» What you will do
Pull out the lines from the line containing "The Blender code for this object" through the line containing "return points", both lines included, and copy them exactly.

+++ Provided information +++

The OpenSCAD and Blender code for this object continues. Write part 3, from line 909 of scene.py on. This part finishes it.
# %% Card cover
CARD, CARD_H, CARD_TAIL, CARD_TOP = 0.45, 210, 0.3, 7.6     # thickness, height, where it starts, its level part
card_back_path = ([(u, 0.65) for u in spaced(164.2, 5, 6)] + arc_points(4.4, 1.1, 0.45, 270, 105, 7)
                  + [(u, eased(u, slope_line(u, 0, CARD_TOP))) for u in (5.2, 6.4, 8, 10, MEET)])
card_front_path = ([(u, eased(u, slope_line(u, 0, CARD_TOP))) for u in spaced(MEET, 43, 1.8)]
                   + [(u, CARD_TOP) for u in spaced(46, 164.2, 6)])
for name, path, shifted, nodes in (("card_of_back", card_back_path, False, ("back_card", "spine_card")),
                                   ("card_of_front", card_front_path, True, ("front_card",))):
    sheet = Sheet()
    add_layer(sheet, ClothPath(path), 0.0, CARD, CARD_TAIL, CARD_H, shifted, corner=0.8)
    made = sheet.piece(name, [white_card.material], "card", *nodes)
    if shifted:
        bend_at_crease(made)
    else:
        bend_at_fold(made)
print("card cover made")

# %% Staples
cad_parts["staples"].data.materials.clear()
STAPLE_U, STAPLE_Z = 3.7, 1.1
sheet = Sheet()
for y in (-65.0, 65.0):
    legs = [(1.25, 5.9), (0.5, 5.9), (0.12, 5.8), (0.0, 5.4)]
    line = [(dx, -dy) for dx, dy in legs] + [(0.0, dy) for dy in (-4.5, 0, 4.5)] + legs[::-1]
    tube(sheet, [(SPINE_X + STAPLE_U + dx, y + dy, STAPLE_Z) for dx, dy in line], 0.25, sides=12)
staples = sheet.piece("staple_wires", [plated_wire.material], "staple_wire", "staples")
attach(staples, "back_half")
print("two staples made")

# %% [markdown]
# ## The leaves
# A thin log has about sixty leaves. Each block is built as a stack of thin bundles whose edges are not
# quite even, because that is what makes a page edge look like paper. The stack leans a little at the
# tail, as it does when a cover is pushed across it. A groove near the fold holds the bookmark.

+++
+++ Provided information +++

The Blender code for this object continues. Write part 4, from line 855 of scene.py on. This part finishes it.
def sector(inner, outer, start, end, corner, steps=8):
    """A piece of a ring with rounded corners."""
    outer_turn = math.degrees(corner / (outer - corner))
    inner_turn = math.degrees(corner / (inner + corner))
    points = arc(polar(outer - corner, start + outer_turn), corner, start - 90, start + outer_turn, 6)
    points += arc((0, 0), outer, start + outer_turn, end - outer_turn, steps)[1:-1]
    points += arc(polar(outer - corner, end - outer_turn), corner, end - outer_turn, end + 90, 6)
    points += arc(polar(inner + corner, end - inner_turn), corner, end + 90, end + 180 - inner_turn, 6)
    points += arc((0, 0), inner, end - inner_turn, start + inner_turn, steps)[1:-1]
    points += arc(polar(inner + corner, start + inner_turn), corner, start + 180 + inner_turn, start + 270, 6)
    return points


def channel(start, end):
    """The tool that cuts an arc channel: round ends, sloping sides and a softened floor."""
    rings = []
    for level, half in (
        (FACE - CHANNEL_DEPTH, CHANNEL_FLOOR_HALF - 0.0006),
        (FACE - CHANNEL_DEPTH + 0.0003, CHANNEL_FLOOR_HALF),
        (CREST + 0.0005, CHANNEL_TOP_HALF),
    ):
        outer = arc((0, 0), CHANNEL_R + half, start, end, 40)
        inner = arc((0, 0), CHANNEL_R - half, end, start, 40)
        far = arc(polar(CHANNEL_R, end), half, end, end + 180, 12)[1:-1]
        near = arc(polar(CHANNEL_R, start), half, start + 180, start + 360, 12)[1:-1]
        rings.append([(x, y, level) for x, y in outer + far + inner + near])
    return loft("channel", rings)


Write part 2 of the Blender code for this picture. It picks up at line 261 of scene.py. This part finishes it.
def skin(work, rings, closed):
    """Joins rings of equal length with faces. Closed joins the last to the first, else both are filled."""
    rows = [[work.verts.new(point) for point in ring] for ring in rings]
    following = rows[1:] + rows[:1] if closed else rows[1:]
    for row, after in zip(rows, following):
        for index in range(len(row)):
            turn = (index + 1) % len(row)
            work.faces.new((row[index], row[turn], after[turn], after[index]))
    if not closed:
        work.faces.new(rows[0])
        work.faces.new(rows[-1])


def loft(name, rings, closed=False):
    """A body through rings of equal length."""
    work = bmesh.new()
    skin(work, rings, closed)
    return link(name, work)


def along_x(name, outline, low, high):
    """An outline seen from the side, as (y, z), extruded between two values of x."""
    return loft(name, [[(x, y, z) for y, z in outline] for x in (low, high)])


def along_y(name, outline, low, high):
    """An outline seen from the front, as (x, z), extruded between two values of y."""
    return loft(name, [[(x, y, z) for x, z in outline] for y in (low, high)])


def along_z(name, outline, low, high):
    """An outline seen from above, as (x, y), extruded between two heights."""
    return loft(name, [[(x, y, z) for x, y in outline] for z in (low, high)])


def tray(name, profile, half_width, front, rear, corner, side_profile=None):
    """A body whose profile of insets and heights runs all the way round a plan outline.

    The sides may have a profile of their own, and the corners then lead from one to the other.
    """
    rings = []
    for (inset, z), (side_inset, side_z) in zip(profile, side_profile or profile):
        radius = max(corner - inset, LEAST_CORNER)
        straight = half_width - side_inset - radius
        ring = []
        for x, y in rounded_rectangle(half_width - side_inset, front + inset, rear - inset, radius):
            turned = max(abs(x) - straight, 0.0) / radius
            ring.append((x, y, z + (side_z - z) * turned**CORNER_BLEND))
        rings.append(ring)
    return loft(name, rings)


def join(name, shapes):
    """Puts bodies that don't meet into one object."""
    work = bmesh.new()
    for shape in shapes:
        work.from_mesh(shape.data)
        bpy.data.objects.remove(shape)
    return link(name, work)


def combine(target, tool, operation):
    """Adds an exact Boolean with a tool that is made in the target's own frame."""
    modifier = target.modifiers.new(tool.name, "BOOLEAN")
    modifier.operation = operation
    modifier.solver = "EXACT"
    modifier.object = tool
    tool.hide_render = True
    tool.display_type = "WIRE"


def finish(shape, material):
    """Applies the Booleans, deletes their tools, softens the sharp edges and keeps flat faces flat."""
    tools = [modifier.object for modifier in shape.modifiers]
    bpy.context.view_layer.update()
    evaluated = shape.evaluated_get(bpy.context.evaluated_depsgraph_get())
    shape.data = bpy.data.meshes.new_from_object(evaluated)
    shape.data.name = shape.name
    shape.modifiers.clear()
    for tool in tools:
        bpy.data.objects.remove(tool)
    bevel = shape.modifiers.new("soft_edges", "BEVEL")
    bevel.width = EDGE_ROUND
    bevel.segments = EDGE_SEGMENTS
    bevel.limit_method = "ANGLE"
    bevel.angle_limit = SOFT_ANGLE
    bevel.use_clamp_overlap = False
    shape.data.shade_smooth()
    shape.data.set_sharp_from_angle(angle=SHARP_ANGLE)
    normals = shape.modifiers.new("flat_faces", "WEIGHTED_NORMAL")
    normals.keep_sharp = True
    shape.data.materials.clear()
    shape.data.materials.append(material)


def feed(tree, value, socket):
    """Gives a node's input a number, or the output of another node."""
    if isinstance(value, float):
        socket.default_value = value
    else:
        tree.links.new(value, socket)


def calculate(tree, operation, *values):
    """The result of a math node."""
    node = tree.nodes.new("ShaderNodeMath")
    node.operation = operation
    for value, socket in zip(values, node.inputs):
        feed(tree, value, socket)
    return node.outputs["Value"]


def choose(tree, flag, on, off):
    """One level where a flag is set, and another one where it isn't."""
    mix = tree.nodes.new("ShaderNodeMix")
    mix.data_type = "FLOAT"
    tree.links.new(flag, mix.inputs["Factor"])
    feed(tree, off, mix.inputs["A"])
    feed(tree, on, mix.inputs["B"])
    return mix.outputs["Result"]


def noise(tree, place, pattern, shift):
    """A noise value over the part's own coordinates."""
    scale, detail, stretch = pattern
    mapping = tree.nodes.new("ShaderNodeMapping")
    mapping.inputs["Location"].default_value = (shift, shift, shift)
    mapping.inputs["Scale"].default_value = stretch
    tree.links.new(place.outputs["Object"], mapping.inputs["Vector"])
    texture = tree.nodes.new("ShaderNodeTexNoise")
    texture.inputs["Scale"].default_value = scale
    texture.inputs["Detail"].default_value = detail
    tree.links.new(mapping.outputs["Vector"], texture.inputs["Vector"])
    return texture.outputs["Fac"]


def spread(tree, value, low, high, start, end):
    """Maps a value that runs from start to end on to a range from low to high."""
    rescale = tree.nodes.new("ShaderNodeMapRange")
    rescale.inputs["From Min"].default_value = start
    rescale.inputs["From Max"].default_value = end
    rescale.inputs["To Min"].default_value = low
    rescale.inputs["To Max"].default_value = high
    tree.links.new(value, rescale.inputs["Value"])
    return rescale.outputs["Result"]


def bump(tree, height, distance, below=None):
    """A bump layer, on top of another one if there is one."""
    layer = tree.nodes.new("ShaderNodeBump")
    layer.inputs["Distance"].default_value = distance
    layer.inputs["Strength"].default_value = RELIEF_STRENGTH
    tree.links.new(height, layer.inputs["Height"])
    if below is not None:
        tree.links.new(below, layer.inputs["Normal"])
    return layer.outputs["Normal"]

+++

» In response
The Blender code for this object continues. Write part 4, from line 855 of scene.py on. This part finishes it.
def sector(inner, outer, start, end, corner, steps=8):
    """A piece of a ring with rounded corners."""
    outer_turn = math.degrees(corner / (outer - corner))
    inner_turn = math.degrees(corner / (inner + corner))
    points = arc(polar(outer - corner, start + outer_turn), corner, start - 90, start + outer_turn, 6)
    points += arc((0, 0), outer, start + outer_turn, end - outer_turn, steps)[1:-1]
    points += arc(polar(outer - corner, end - outer_turn), corner, end - outer_turn, end + 90, 6)
    points += arc(polar(inner + corner, end - inner_turn), corner, end + 90, end + 180 - inner_turn, 6)
    points += arc((0, 0), inner, end - inner_turn, start + inner_turn, steps)[1:-1]
    points += arc(polar(inner + corner, start + inner_turn), corner, start + 180 + inner_turn, start + 270, 6)
    return points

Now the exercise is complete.